Write out the lines from the top of the material through the line with "return_height = loop_height - return_loop_gap", exactly and with nothing added.

## START Data extract

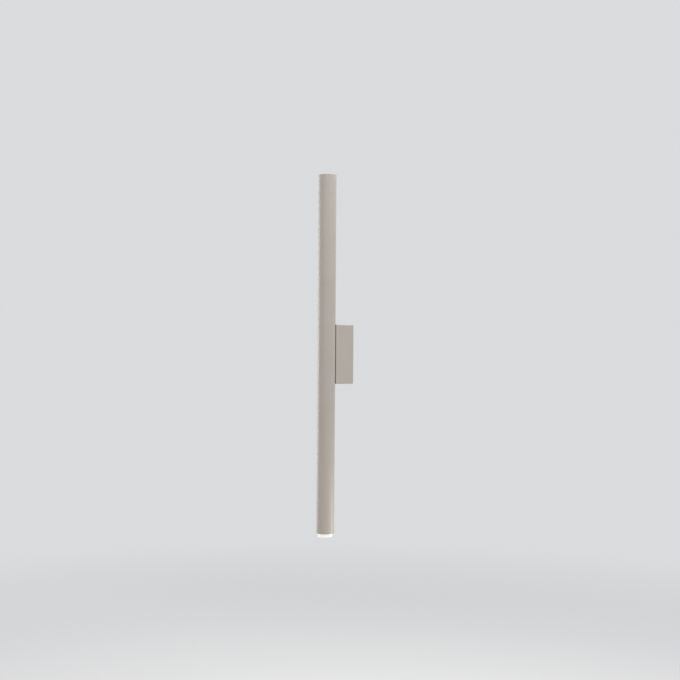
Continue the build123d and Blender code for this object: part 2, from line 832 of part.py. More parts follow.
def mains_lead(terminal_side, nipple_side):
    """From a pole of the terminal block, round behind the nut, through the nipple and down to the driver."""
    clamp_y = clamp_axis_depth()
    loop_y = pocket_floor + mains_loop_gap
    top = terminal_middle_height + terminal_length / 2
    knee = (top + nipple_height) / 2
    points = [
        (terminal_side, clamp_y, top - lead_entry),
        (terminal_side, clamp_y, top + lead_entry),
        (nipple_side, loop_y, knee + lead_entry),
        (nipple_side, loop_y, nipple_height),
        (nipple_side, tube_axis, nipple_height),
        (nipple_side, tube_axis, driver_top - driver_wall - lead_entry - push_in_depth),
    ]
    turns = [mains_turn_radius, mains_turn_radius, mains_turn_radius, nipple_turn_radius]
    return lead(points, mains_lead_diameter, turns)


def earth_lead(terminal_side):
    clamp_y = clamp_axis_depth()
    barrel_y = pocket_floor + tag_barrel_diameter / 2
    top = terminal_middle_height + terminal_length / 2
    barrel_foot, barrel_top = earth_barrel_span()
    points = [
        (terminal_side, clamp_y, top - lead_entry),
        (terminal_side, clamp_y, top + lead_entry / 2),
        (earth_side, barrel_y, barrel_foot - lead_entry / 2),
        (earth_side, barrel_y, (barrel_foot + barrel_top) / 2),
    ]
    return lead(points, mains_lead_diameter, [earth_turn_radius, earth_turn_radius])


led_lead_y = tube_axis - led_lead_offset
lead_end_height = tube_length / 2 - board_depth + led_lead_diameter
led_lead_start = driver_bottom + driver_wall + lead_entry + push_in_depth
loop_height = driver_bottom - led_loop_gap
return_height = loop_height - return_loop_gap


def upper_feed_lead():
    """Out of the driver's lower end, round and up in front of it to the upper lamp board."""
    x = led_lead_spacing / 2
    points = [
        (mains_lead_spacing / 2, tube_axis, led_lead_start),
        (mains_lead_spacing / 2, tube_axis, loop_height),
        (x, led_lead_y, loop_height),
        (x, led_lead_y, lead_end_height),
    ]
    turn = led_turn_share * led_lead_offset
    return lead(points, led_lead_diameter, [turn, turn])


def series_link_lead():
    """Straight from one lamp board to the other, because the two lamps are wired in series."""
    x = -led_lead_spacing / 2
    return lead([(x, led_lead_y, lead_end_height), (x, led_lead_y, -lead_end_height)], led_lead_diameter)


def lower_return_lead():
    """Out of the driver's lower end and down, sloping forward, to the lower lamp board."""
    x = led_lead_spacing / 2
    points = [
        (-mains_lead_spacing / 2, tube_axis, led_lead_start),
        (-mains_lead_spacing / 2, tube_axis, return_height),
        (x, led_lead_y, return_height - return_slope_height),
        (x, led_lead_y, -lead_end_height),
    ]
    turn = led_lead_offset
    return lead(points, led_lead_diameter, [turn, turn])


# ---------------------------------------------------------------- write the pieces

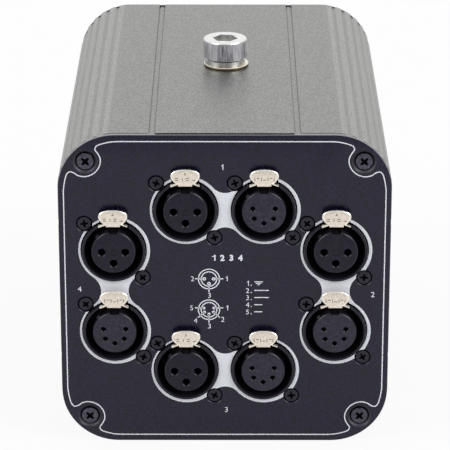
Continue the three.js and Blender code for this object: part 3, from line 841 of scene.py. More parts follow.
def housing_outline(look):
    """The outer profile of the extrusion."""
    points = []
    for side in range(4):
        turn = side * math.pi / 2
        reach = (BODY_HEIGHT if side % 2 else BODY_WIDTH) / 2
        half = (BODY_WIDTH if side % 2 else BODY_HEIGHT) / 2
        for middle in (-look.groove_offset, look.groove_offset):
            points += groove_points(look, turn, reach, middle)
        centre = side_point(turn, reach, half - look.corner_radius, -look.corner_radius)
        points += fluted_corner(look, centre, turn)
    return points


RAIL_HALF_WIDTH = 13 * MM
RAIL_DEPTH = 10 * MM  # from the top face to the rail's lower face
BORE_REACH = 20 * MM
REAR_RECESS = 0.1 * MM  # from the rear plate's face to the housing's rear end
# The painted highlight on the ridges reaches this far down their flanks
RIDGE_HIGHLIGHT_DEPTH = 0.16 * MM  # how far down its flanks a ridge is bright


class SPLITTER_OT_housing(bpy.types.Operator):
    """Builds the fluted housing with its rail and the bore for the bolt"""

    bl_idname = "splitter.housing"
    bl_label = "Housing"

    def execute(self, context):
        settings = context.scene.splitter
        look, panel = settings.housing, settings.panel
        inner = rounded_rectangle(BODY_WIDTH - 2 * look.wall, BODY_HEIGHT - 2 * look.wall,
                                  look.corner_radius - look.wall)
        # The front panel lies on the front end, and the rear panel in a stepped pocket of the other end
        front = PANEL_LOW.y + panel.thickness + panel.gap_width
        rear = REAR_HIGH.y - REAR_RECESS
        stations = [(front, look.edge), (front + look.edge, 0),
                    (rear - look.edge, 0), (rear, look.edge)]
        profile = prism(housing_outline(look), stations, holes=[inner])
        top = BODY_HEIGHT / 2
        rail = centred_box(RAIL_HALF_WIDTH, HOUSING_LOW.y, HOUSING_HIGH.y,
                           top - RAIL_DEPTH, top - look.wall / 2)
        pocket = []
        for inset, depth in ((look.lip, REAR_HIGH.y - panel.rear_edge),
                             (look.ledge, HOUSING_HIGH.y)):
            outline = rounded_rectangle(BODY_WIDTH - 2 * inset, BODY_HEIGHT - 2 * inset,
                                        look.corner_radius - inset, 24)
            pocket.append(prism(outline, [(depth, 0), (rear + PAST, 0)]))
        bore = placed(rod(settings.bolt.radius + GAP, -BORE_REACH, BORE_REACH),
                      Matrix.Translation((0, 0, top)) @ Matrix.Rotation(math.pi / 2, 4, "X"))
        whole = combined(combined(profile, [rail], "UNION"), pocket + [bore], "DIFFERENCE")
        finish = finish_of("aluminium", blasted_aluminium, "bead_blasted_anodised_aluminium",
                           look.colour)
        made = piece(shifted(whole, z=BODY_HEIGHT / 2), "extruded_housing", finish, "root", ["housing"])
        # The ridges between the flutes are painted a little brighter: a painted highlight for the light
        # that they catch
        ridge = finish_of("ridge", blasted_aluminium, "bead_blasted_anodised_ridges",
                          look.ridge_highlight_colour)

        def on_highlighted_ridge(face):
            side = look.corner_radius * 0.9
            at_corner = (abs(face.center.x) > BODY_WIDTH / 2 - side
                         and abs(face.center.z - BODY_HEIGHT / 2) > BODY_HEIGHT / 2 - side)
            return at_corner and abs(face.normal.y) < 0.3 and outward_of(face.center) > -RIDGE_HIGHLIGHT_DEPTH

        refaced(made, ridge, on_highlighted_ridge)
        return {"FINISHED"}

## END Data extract

▶ Solution:
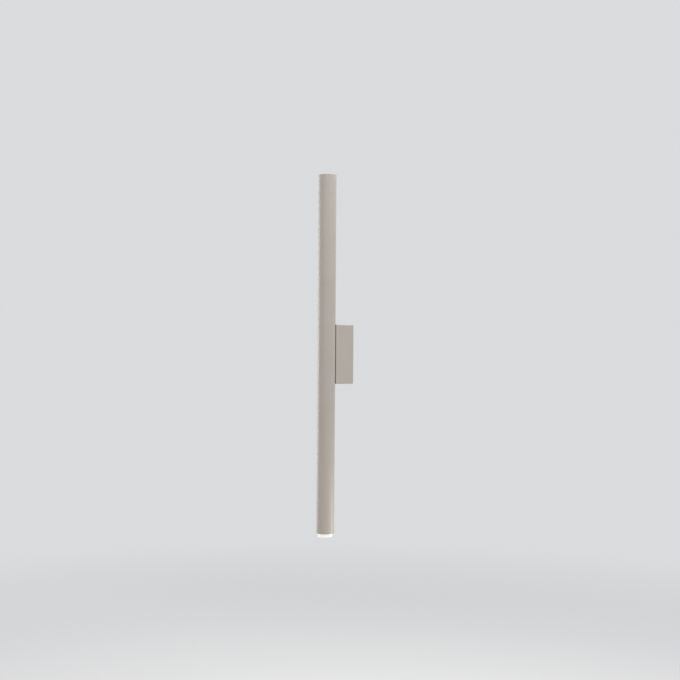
Continue the build123d and Blender code for this object: part 2, from line 832 of part.py. More parts follow.
def mains_lead(terminal_side, nipple_side):
    """From a pole of the terminal block, round behind the nut, through the nipple and down to the driver."""
    clamp_y = clamp_axis_depth()
    loop_y = pocket_floor + mains_loop_gap
    top = terminal_middle_height + terminal_length / 2
    knee = (top + nipple_height) / 2
    points = [
        (terminal_side, clamp_y, top - lead_entry),
        (terminal_side, clamp_y, top + lead_entry),
        (nipple_side, loop_y, knee + lead_entry),
        (nipple_side, loop_y, nipple_height),
        (nipple_side, tube_axis, nipple_height),
        (nipple_side, tube_axis, driver_top - driver_wall - lead_entry - push_in_depth),
    ]
    turns = [mains_turn_radius, mains_turn_radius, mains_turn_radius, nipple_turn_radius]
    return lead(points, mains_lead_diameter, turns)


def earth_lead(terminal_side):
    clamp_y = clamp_axis_depth()
    barrel_y = pocket_floor + tag_barrel_diameter / 2
    top = terminal_middle_height + terminal_length / 2
    barrel_foot, barrel_top = earth_barrel_span()
    points = [
        (terminal_side, clamp_y, top - lead_entry),
        (terminal_side, clamp_y, top + lead_entry / 2),
        (earth_side, barrel_y, barrel_foot - lead_entry / 2),
        (earth_side, barrel_y, (barrel_foot + barrel_top) / 2),
    ]
    return lead(points, mains_lead_diameter, [earth_turn_radius, earth_turn_radius])


led_lead_y = tube_axis - led_lead_offset
lead_end_height = tube_length / 2 - board_depth + led_lead_diameter
led_lead_start = driver_bottom + driver_wall + lead_entry + push_in_depth
loop_height = driver_bottom - led_loop_gap
return_height = loop_height - return_loop_gap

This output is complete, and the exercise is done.